Before leaving for the office I noticed that my credit card company hadn’t received the online payment I’d sent from my bank on December 19.  Instead, they’d charged me a finance charge.
 
So I called the credit card people.  What’s annoying about talking to credit card people is that you always have to deal with a pre-recorded-voicemail-jail-labyrinth to get to someone who may actually be able to help you.  I just mash the “zero” button at each level and usually that gets me to a human quick enough (btw, here’s a great web site to get numbers that get you to actual human beings: www.gethuman.com). 
 
Finally I get to a human.  Usually I will ask these people about their lives, but this time, we cut right to the chase:  Mother’s maiden name, date of birth, last 4 digits of social security #.
 
“No, we have no record of that payment.  You need to call your bank and have them send you evidence that they sent the money. ”
 
And so the games begin.  I  call the bank. Yes, the money was sent. 
“Can you fax it?” 
“No, we are an inbound center.” 
“What? Well, do  you have that information to fax to me?” 
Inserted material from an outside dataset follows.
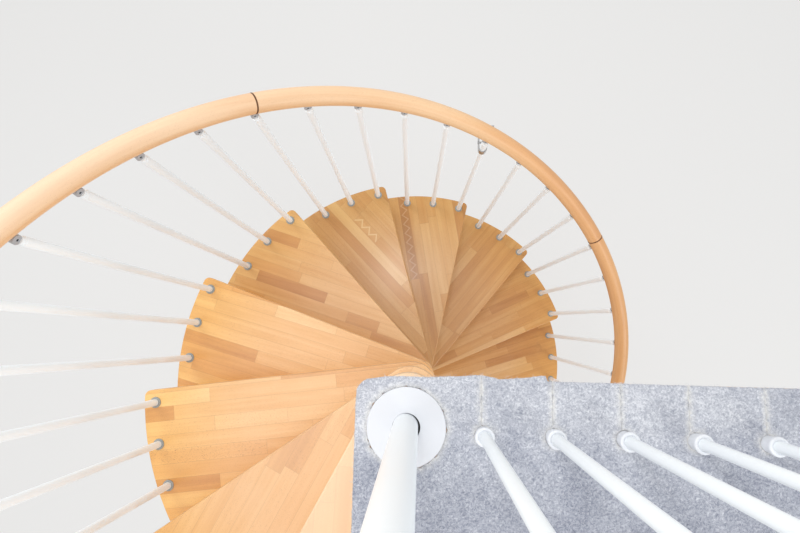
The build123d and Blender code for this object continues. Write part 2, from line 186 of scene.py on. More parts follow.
def lathe(corners, segments=32, closed=False, slot=0, steps=4, unit=MM):
    """Solid of revolution about Z, from corners of (radius, height, rounding) that go up on the outside."""
    profile = rounded([(x * unit, y * unit, radius * unit) for x, y, radius in corners], closed, steps)
    shape = Shape()
    rows = []
    for radius, height in profile:
        first = len(shape.verts)
        if radius < 1e-7:
            rows.append([first])
            shape.verts.append(Vector((0, 0, height)))
        else:
            rows.append(list(range(first, first + segments)))
            shape.verts += [polar(radius, angle, height) for angle in compass(segments)]
    pairs = list(zip(rows, rows[1:])) + ([(rows[-1], rows[0])] if closed else [])
    for low, high in pairs:
        if len(low) == 1 and len(high) == 1:
            continue
        for i in range(segments):
            j = (i + 1) % segments
            if len(low) == 1:
                shape.faces.append([low[0], high[j], high[i]])
            else:
                shape.faces.append([low[i], low[j]] + ([high[j], high[i]] if len(high) > 1 else high))
    shape.slots = [slot] * len(shape.faces)
    return shape


def bar(radius, low, high, edge, segments):
    """Plain round bar with rounded rims, its sizes in metres."""
    corners = [(0, low, 0), (radius, low, edge), (radius, high, edge), (0, high, 0)]
    return lathe(corners, segments, steps=3, unit=1)


# Material helpers

class Value:
    """What a node gives, with signs for sums, differences and products."""

    def __init__(self, look, socket):
        self.look = look
        self.socket = socket

    def __add__(self, other):
        return self.look.math("ADD", self, other)

    def __sub__(self, other):
        return self.look.math("SUBTRACT", self, other)

    def __rsub__(self, other):
        return self.look.math("SUBTRACT", other, self)

    def __mul__(self, other):
        return self.look.math("MULTIPLY", self, other)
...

“No, you have to call your local bank branch.”
“So, why am I talking to you if you can’t help me?”  (actually I didn’t say that, I just thought it)
So then I’m talking to the local branch lady.
“Can you fax it?”
“Yes, we can. Do you have a fax #?”
“Can’t you just fax it to the credit card company?”
“Yes, what’s their fax #?”
“Hang on, let me call them.”
More waiting. I get a human.  She says, “I’m sorry, our system is down and I don’t have the fax # memorized, please call back.”
 
So, I took a break and called back in the afternoon when my nerves were more settled.  Eric at the credit card place was nice.  Nevertheless, my ordeal with him took nearly an hour.  We went on a telephonic magical mystery tour of my bank trying to track down someone who knew something about where the payment had gone. 
 
At each juncture I tried to escape.  “Please, just let me go home. You’ve already got my personal information, you know I’m me.  Eric can finish this conversation off with you.” 
“No, we can’t do that sir; you’ll just have to wait.” 
And then Eric and I would be transferred to still more waiting-on-hold music followed by another person needing to know my mother’s maiden name.  Eric and I had mini-conversations along the way about getting home in time for a run and the merits of the insurance company’s bank.
 
Finally (after 5 pm now), we get to someone who knows something and says, “You can go home now.”
 
I’d been at home for a while and Eric called, “It got applied to your daughter’s car insurance account.”
 
So, I’m settled down now.  I don’t often have bad attitudes, but today most of the day I had a rotten attitude.  And, wanting to add value to you blog readers, normally I’d moralize and come up with some silver lining.  But, that’s not going to happen.  I’m hungry.  Me and my bad self are ready for bed.  I don’t know what Jesus thinks about all this, but maybe some of you can write that blog.  Hope you do better than I did.